Material:
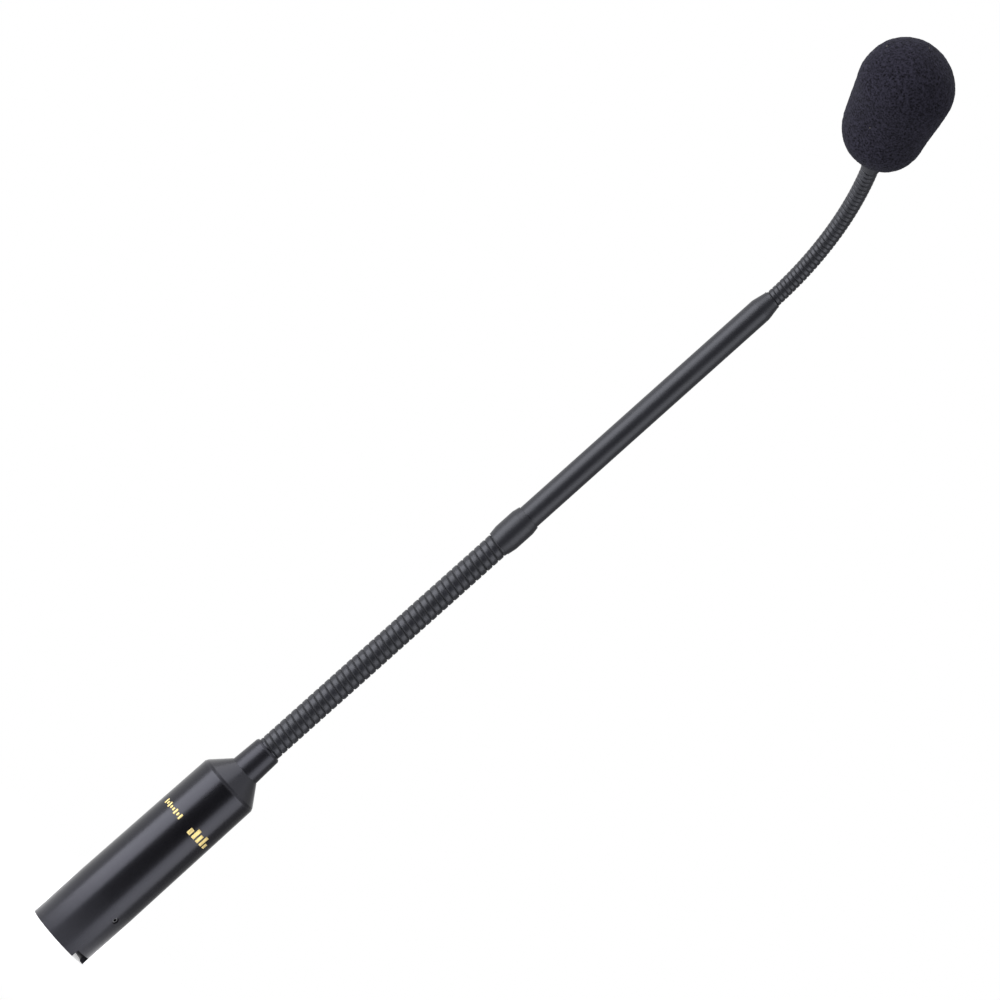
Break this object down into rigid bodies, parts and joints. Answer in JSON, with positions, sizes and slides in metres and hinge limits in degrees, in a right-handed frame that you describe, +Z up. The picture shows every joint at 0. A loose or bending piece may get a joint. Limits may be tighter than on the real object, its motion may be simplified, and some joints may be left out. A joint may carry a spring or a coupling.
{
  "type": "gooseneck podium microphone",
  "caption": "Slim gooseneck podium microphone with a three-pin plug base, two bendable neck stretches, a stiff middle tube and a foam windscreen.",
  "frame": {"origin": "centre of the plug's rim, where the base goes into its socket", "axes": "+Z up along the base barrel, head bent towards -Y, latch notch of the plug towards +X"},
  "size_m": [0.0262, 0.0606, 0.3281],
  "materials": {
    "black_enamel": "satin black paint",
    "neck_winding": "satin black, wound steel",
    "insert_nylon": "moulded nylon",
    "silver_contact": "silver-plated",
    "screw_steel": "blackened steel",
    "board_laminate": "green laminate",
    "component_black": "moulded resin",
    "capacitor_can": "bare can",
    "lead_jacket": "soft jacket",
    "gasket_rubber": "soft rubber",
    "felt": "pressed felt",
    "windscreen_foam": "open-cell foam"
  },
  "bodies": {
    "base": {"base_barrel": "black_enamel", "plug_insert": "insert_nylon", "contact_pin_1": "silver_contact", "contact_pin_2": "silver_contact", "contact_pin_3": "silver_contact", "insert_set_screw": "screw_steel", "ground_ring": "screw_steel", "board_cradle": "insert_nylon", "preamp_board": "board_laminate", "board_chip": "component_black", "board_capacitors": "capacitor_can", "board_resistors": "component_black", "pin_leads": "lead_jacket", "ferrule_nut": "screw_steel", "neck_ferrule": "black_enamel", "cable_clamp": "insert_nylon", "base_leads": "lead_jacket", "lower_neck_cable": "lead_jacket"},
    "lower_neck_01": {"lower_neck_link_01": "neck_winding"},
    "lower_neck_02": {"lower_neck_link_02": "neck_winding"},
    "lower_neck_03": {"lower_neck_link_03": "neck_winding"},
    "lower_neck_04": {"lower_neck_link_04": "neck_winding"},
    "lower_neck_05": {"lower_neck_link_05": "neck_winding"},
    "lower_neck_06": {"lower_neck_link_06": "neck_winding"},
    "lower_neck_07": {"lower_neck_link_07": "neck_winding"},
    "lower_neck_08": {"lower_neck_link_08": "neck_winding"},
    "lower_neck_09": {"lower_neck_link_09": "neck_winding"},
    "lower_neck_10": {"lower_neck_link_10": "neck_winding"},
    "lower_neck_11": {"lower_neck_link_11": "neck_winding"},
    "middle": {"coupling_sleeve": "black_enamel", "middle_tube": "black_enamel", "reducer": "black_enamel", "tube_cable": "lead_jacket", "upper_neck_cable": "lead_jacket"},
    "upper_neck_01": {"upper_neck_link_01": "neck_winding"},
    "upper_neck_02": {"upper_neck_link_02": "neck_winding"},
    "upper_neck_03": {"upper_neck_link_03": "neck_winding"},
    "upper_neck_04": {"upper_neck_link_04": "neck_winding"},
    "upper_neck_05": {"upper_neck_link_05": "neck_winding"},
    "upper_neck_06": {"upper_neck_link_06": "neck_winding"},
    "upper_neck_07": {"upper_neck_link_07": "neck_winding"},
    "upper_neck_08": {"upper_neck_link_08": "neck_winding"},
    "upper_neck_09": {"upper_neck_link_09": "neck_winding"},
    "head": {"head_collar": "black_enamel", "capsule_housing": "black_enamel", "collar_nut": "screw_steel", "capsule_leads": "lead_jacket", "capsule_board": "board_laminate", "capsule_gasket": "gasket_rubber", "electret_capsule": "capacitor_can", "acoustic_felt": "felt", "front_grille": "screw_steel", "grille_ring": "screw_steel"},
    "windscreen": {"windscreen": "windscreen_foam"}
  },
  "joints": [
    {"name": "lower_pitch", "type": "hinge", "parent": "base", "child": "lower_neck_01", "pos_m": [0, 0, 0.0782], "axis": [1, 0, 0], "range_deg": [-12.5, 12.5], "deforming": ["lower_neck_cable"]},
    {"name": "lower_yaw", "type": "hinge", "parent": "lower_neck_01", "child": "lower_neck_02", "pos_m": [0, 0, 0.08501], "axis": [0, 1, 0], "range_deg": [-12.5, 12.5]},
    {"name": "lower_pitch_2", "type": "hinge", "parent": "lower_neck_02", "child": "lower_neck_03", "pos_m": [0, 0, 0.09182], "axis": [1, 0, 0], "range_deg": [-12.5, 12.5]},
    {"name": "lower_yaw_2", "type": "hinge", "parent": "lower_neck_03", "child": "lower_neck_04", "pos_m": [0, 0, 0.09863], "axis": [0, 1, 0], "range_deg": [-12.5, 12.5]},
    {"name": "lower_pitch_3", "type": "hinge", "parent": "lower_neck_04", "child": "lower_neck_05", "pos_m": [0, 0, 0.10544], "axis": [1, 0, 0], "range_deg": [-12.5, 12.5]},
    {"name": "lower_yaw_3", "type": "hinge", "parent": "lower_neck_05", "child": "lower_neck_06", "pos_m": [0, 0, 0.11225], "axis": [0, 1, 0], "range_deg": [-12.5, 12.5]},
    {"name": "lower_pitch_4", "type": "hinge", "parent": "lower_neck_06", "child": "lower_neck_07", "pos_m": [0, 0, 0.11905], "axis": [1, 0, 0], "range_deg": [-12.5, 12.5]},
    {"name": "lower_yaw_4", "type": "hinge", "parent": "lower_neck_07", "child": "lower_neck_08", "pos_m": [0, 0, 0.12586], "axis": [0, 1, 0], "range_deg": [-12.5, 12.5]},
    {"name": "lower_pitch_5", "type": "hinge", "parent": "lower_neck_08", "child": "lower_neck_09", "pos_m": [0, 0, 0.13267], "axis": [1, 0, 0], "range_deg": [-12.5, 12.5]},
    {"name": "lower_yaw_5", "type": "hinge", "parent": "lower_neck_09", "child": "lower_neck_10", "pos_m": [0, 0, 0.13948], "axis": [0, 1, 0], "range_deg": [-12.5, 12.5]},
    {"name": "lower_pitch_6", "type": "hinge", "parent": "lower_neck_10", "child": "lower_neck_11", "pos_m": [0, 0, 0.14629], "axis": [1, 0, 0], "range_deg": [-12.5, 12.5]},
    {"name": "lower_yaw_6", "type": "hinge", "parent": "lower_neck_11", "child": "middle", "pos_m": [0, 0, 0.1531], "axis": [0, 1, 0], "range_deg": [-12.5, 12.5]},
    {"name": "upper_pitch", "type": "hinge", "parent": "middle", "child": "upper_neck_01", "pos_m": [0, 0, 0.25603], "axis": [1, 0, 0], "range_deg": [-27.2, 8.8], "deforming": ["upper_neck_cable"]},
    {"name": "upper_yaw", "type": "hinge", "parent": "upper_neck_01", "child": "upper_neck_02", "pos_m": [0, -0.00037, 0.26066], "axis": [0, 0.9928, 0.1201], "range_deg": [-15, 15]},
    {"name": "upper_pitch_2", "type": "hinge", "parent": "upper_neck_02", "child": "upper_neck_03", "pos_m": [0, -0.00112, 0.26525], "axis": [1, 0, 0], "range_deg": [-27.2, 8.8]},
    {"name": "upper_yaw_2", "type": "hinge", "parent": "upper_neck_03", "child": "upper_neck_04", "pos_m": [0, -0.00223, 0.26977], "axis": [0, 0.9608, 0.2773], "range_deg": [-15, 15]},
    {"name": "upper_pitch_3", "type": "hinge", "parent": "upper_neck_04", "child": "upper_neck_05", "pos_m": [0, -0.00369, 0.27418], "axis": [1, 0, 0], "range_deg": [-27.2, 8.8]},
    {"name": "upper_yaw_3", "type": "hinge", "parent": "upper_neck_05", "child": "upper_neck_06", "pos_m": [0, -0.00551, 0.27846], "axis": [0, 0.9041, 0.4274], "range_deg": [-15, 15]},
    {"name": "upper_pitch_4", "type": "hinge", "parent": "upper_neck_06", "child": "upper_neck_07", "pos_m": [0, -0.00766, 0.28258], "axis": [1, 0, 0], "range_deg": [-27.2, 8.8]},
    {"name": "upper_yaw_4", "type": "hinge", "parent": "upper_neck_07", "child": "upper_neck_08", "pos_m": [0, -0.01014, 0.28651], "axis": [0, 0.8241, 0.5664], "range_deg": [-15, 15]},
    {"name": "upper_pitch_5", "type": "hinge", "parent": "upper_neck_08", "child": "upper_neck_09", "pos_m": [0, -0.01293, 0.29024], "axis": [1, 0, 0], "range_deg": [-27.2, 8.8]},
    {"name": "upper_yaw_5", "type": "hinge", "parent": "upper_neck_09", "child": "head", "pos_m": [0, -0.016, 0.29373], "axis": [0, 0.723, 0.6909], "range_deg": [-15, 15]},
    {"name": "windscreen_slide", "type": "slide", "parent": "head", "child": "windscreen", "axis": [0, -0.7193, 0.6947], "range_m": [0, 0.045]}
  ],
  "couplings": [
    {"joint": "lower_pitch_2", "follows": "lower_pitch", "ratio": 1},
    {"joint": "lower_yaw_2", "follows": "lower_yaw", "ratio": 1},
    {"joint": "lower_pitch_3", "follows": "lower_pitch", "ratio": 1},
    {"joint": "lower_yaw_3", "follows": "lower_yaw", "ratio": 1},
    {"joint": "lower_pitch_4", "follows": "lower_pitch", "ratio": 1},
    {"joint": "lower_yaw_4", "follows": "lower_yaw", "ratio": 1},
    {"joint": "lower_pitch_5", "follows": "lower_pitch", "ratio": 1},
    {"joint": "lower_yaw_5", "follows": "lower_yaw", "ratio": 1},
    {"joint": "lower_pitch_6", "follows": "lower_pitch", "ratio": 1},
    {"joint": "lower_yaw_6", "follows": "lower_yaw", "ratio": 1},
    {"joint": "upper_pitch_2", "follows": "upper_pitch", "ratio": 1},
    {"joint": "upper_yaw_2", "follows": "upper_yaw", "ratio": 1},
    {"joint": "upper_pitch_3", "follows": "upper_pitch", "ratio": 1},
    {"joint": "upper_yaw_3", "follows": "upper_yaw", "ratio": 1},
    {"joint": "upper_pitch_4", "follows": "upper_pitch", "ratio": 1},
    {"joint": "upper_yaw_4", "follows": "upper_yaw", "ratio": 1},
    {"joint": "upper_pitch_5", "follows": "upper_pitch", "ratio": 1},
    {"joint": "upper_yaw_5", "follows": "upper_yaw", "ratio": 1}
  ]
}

Aim: Find the string "with" in the listing and return every line that holds it.

Solution to the exercise:
Break this object down into rigid bodies, parts and joints. Answer in JSON, with positions, sizes and slides in metres and hinge limits in degrees, in a right-handed frame that you describe, +Z up. The picture shows every joint at 0. A loose or bending piece may get a joint. Limits may be tighter than on the real object, its motion may be simplified, and some joints may be left out. A joint may carry a spring or a coupling.
  "caption": "Slim gooseneck podium microphone with a three-pin plug base, two bendable neck stretches, a stiff middle tube and a foam windscreen.",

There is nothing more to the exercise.